(REQUIRED TASK): Your task is to reproduce the material exactly.
- - - -
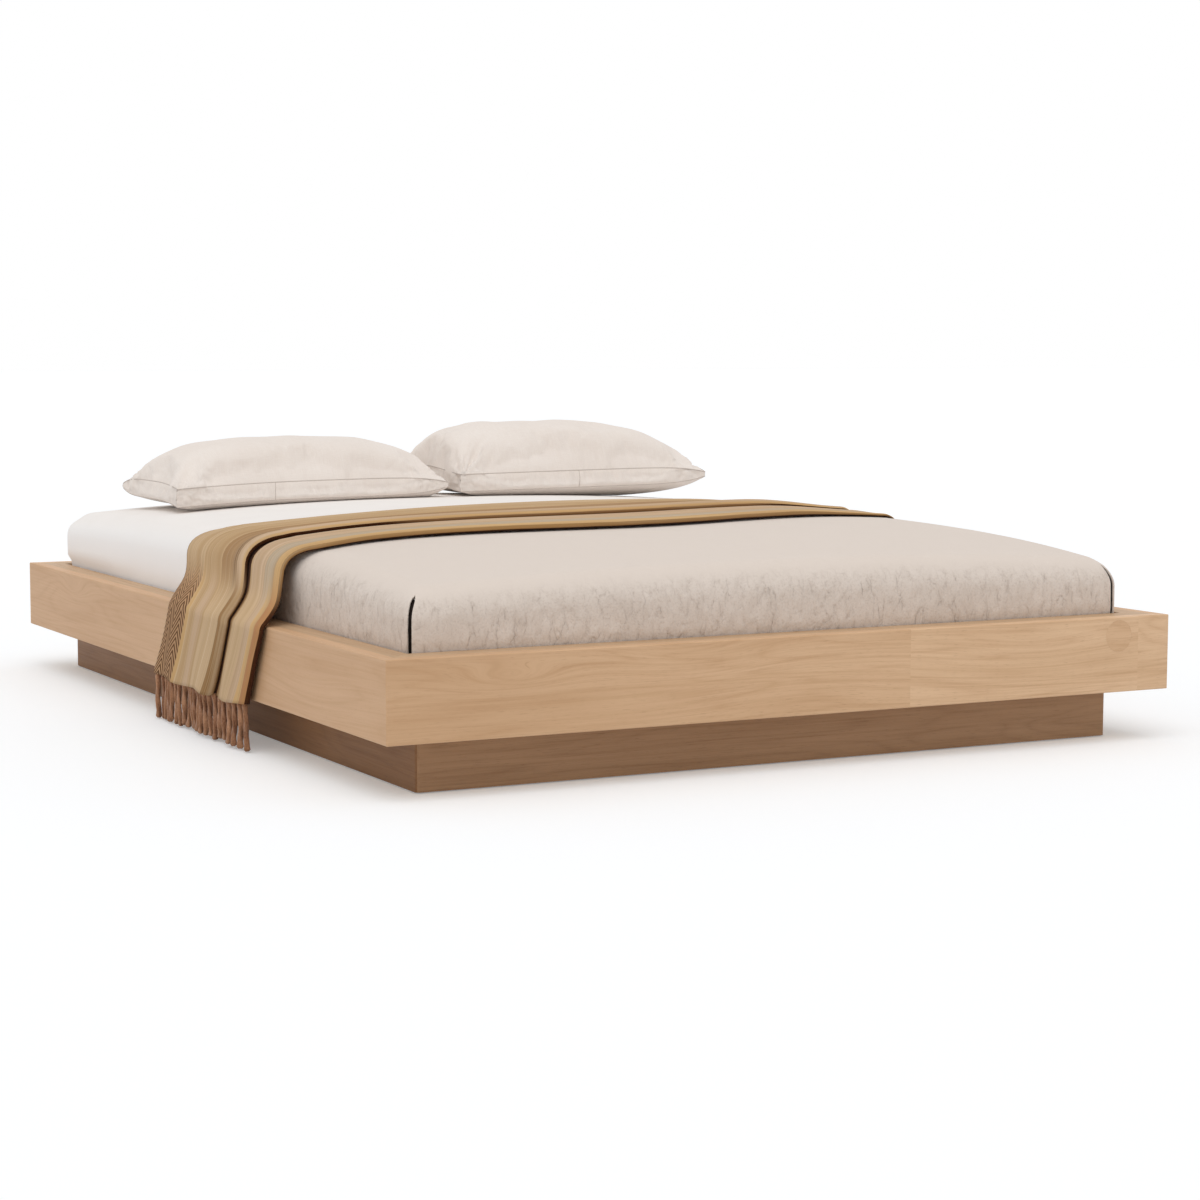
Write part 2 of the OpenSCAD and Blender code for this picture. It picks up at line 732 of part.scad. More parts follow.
// A box-edged pillow whose middle is at x: a plump top, a band between two seams, and an underside
// that hangs below its seam until it lies on the sheet
module pillow(x, seam, rise, left_power, right_power, droop) {
    nx = pillow_cells_x;
    ny = pillow_cells_y;
    count = (nx + 1) * (ny + 1);
    top = [
        for (i = [0 : nx], j = [0 : ny])
            let (u = 2 * i / nx - 1, v = 2 * j / ny - 1, p = pillow_plan(x, u, v, 0))
                [p[0], p[1], seam_plane(u, v, seam, droop) + upper_seam(u, v)
                 + rise * plump(u, v, left_power, right_power)]
    ];
    underside = [
        for (i = [0 : nx], j = [0 : ny])
            let (
                u = 2 * i / nx - 1,
                v = 2 * j / ny - 1,
                p = pillow_plan(x, u, v, 0),
                free = seam_plane(u, v, seam, droop) + lower_seam(u, v)
                    - pillow_sag * (1 - pow(max(abs(u), abs(v)), 3)),
                rest = crowned(p[0], p[1], mattress_h + sheet_t) + body_gap + pillow_lift
            ) [p[0], p[1], max(free, rest)]
    ];
    rim = net_rim(nx + 1, ny + 1);
    band = [
        for (k = rim)
            let (
                u = 2 * floor(k / (ny + 1)) / nx - 1,
                v = 2 * (k % (ny + 1)) / ny - 1,
                p = pillow_plan(x, u, v, band_bulge * (1 - near_point(u, v)))
            ) [p[0], p[1], seam_plane(u, v, seam, droop) + band_middle(u, v)]
    ];
    band_ring = [for (k = [0 : len(rim) - 1]) 2 * count + k];
    color(linen) polyhedron(concat(top, underside, band),
                            concat(net_faces(nx + 1, ny + 1, 0, true),
                                   net_faces(nx + 1, ny + 1, count),
                                   strip_faces(band_ring, rim),
                                   strip_faces(shifted(rim, count), band_ring)));
}

// The left pillow is full to both ends, and the right one slopes away to its right
module pillow_left() {
    pillow(pillow_shift - pillow_pitch / 2, pillow_left_seam, pillow_left_rise, 3.8, 3.4, pillow_droop);
}

module pillow_right() {
    pillow(pillow_shift + pillow_pitch / 2, pillow_right_seam, pillow_right_rise, 5, 2.4, 0);
}

fascia(FOOT);  // fascia_foot
fascia(RIGHT);  // fascia_right
fascia(HEAD);  // fascia_head
fascia(LEFT);  // fascia_left
cap(FOOT);  // cap_foot
cap(RIGHT);  // cap_right
cap(HEAD);  // cap_head
cap(LEFT);  // cap_left
liner(FOOT);  // liner_foot
liner(RIGHT);  // liner_right
liner(HEAD);  // liner_head
liner(LEFT);  // liner_left
bearer(FOOT);  // bearer_foot
bearer(RIGHT);  // bearer_right
bearer(HEAD);  // bearer_head
bearer(LEFT);  // bearer_left
corner_key(-1, -1);  // corner_key_foot_left
corner_key(1, -1);  // corner_key_foot_right
corner_key(-1, 1);  // corner_key_head_left
corner_key(1, 1);  // corner_key_head_right
wood_patch();
plinth_board(FOOT);  // plinth_foot
plinth_board(RIGHT);  // plinth_right
plinth_board(HEAD);  // plinth_head
plinth_board(LEFT);  // plinth_left
post(-1, -1);  // post_foot_left
post(1, -1);  // post_foot_right
post(-1, 1);  // post_head_left
post(1, 1);  // post_head_right
plinth_spine();
cross_board(-cross_y);  // cross_board_foot
cross_board(cross_y);  // cross_board_head
centre_bearer();
slat(1);  // slat_1
slat(2);  // slat_2
slat(3);  // slat_3
slat(4);  // slat_4
slat(5);  // slat_5
slat(6);  // slat_6
slat(7);  // slat_7
slat(8);  // slat_8
slat(9);  // slat_9
slat(10);  // slat_10
slat(11);  // slat_11
slat(12);  // slat_12
slat(13);  // slat_13
slat(14);  // slat_14
slat_screws();
platform_bolts();
floor_pads();
mattress();
fitted_sheet();
coverlet();
throw();
fringe(-1);  // fringe_left
fringe(1);  // fringe_right
pillow_left();
pillow_right();
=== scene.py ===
"""Looks of a low-profile platform bed in pale oak, dressed with its bedding.

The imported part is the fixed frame. Its boards, slats and fixings stay and get their finishes here,
and each soft piece is made here and stands for its plain solid. Lengths are metres, +X is to the
right seen from the foot, +Y points at the head and the floor is at z = 0.
"""

import json
import logging
import math
from dataclasses import dataclass
from enum import Enum
from typing import Any, Callable, Sequence

import bmesh
import bpy
import numpy as np
from mathutils import Matrix, Vector, noise


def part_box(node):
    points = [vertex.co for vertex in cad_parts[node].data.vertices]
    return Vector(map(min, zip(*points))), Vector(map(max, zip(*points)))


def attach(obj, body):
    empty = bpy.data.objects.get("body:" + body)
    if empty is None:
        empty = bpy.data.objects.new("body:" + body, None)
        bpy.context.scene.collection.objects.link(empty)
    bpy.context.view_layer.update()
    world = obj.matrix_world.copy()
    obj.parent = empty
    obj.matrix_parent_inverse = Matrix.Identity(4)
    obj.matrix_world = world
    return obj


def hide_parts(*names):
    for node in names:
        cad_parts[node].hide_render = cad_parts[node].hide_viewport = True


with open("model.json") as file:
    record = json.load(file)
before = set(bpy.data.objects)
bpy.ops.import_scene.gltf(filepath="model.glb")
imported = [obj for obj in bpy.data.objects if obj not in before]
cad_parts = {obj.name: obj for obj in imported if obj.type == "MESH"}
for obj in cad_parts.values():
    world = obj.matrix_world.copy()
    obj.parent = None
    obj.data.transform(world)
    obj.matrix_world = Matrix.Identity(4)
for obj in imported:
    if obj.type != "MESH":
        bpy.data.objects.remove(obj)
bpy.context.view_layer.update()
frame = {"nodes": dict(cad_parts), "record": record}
log = logging.getLogger("platform_bed")

Colour = tuple[float, float, float]
Socket = bpy.types.NodeSocket
Array = np.ndarray
Material = bpy.types.Material
Piece = bpy.types.Object
Faces = list[tuple[int, ...]]
Pairs = tuple[Array, Array]
# A run is the bases and the angles of columns, and stripes are distances with the colours from there on
Run = Pairs
Stripes = list[tuple[float, Colour]]
Pair = tuple[float, float]
Triple = tuple[float, float, float]
Knots = tuple[Pair, ...]
MM = 0.001
# Points of nets that meet lie closer together than this, and are joined
WELD = 1e-5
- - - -
(RESULT FOR THIS TASK):
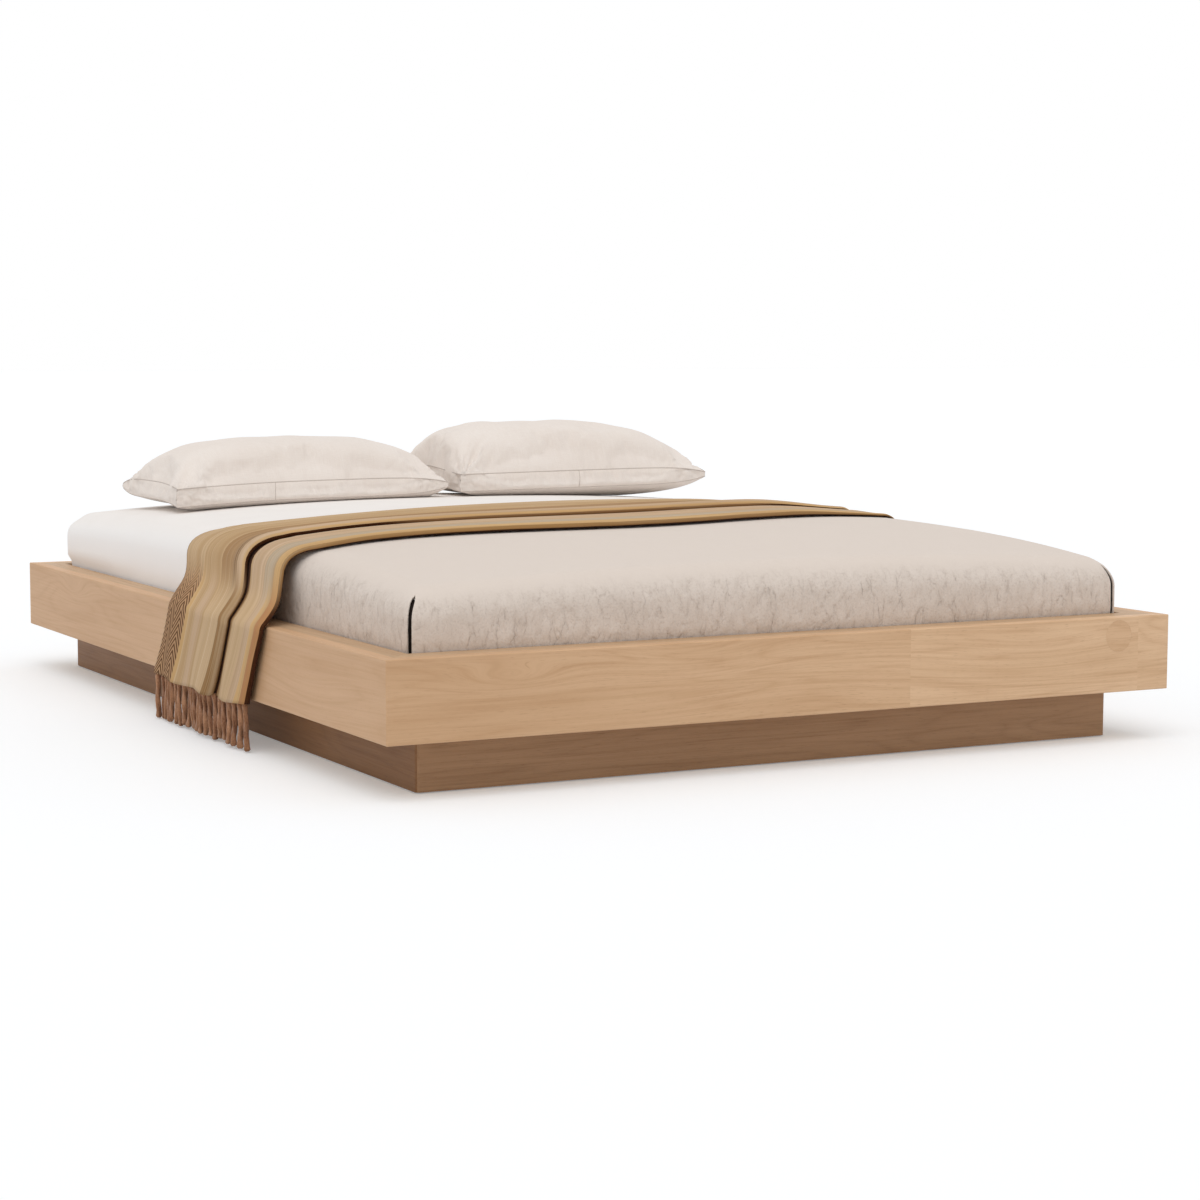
Write part 2 of the OpenSCAD and Blender code for this picture. It picks up at line 732 of part.scad. More parts follow.
// A box-edged pillow whose middle is at x: a plump top, a band between two seams, and an underside
// that hangs below its seam until it lies on the sheet
module pillow(x, seam, rise, left_power, right_power, droop) {
    nx = pillow_cells_x;
    ny = pillow_cells_y;
    count = (nx + 1) * (ny + 1);
    top = [
        for (i = [0 : nx], j = [0 : ny])
            let (u = 2 * i / nx - 1, v = 2 * j / ny - 1, p = pillow_plan(x, u, v, 0))
                [p[0], p[1], seam_plane(u, v, seam, droop) + upper_seam(u, v)
                 + rise * plump(u, v, left_power, right_power)]
    ];
    underside = [
        for (i = [0 : nx], j = [0 : ny])
            let (
                u = 2 * i / nx - 1,
                v = 2 * j / ny - 1,
                p = pillow_plan(x, u, v, 0),
                free = seam_plane(u, v, seam, droop) + lower_seam(u, v)
                    - pillow_sag * (1 - pow(max(abs(u), abs(v)), 3)),
                rest = crowned(p[0], p[1], mattress_h + sheet_t) + body_gap + pillow_lift
            ) [p[0], p[1], max(free, rest)]
    ];
    rim = net_rim(nx + 1, ny + 1);
    band = [
        for (k = rim)
            let (
                u = 2 * floor(k / (ny + 1)) / nx - 1,
                v = 2 * (k % (ny + 1)) / ny - 1,
                p = pillow_plan(x, u, v, band_bulge * (1 - near_point(u, v)))
            ) [p[0], p[1], seam_plane(u, v, seam, droop) + band_middle(u, v)]
    ];
    band_ring = [for (k = [0 : len(rim) - 1]) 2 * count + k];
    color(linen) polyhedron(concat(top, underside, band),
                            concat(net_faces(nx + 1, ny + 1, 0, true),
                                   net_faces(nx + 1, ny + 1, count),
                                   strip_faces(band_ring, rim),
                                   strip_faces(shifted(rim, count), band_ring)));
}

// The left pillow is full to both ends, and the right one slopes away to its right
module pillow_left() {
    pillow(pillow_shift - pillow_pitch / 2, pillow_left_seam, pillow_left_rise, 3.8, 3.4, pillow_droop);
}

module pillow_right() {
    pillow(pillow_shift + pillow_pitch / 2, pillow_right_seam, pillow_right_rise, 5, 2.4, 0);
}

fascia(FOOT);  // fascia_foot
fascia(RIGHT);  // fascia_right
fascia(HEAD);  // fascia_head
fascia(LEFT);  // fascia_left
cap(FOOT);  // cap_foot
cap(RIGHT);  // cap_right
cap(HEAD);  // cap_head
cap(LEFT);  // cap_left
liner(FOOT);  // liner_foot
liner(RIGHT);  // liner_right
liner(HEAD);  // liner_head
liner(LEFT);  // liner_left
bearer(FOOT);  // bearer_foot
bearer(RIGHT);  // bearer_right
bearer(HEAD);  // bearer_head
bearer(LEFT);  // bearer_left
corner_key(-1, -1);  // corner_key_foot_left
corner_key(1, -1);  // corner_key_foot_right
corner_key(-1, 1);  // corner_key_head_left
corner_key(1, 1);  // corner_key_head_right
wood_patch();
plinth_board(FOOT);  // plinth_foot
plinth_board(RIGHT);  // plinth_right
plinth_board(HEAD);  // plinth_head
plinth_board(LEFT);  // plinth_left
post(-1, -1);  // post_foot_left
post(1, -1);  // post_foot_right
post(-1, 1);  // post_head_left
post(1, 1);  // post_head_right
plinth_spine();
cross_board(-cross_y);  // cross_board_foot
cross_board(cross_y);  // cross_board_head
centre_bearer();
slat(1);  // slat_1
slat(2);  // slat_2
slat(3);  // slat_3
slat(4);  // slat_4
slat(5);  // slat_5
slat(6);  // slat_6
slat(7);  // slat_7
slat(8);  // slat_8
slat(9);  // slat_9
slat(10);  // slat_10
slat(11);  // slat_11
slat(12);  // slat_12
slat(13);  // slat_13
slat(14);  // slat_14
slat_screws();
platform_bolts();
floor_pads();
mattress();
fitted_sheet();
coverlet();
throw();
fringe(-1);  // fringe_left
fringe(1);  // fringe_right
pillow_left();
pillow_right();
=== scene.py ===
"""Looks of a low-profile platform bed in pale oak, dressed with its bedding.

The imported part is the fixed frame. Its boards, slats and fixings stay and get their finishes here,
and each soft piece is made here and stands for its plain solid. Lengths are metres, +X is to the
right seen from the foot, +Y points at the head and the floor is at z = 0.
"""

import json
import logging
import math
from dataclasses import dataclass
from enum import Enum
from typing import Any, Callable, Sequence

import bmesh
import bpy
import numpy as np
from mathutils import Matrix, Vector, noise


def part_box(node):
    points = [vertex.co for vertex in cad_parts[node].data.vertices]
    return Vector(map(min, zip(*points))), Vector(map(max, zip(*points)))


def attach(obj, body):
    empty = bpy.data.objects.get("body:" + body)
    if empty is None:
        empty = bpy.data.objects.new("body:" + body, None)
        bpy.context.scene.collection.objects.link(empty)
    bpy.context.view_layer.update()
    world = obj.matrix_world.copy()
    obj.parent = empty
    obj.matrix_parent_inverse = Matrix.Identity(4)
    obj.matrix_world = world
    return obj


def hide_parts(*names):
    for node in names:
        cad_parts[node].hide_render = cad_parts[node].hide_viewport = True


with open("model.json") as file:
    record = json.load(file)
before = set(bpy.data.objects)
bpy.ops.import_scene.gltf(filepath="model.glb")
imported = [obj for obj in bpy.data.objects if obj not in before]
cad_parts = {obj.name: obj for obj in imported if obj.type == "MESH"}
for obj in cad_parts.values():
    world = obj.matrix_world.copy()
    obj.parent = None
    obj.data.transform(world)
    obj.matrix_world = Matrix.Identity(4)
for obj in imported:
    if obj.type != "MESH":
        bpy.data.objects.remove(obj)
bpy.context.view_layer.update()
frame = {"nodes": dict(cad_parts), "record": record}
log = logging.getLogger("platform_bed")

Colour = tuple[float, float, float]
Socket = bpy.types.NodeSocket
Array = np.ndarray
Material = bpy.types.Material
Piece = bpy.types.Object
Faces = list[tuple[int, ...]]
Pairs = tuple[Array, Array]
# A run is the bases and the angles of columns, and stripes are distances with the colours from there on
Run = Pairs
Stripes = list[tuple[float, Colour]]
Pair = tuple[float, float]
Triple = tuple[float, float, float]
Knots = tuple[Pair, ...]
MM = 0.001
# Points of nets that meet lie closer together than this, and are joined
WELD = 1e-5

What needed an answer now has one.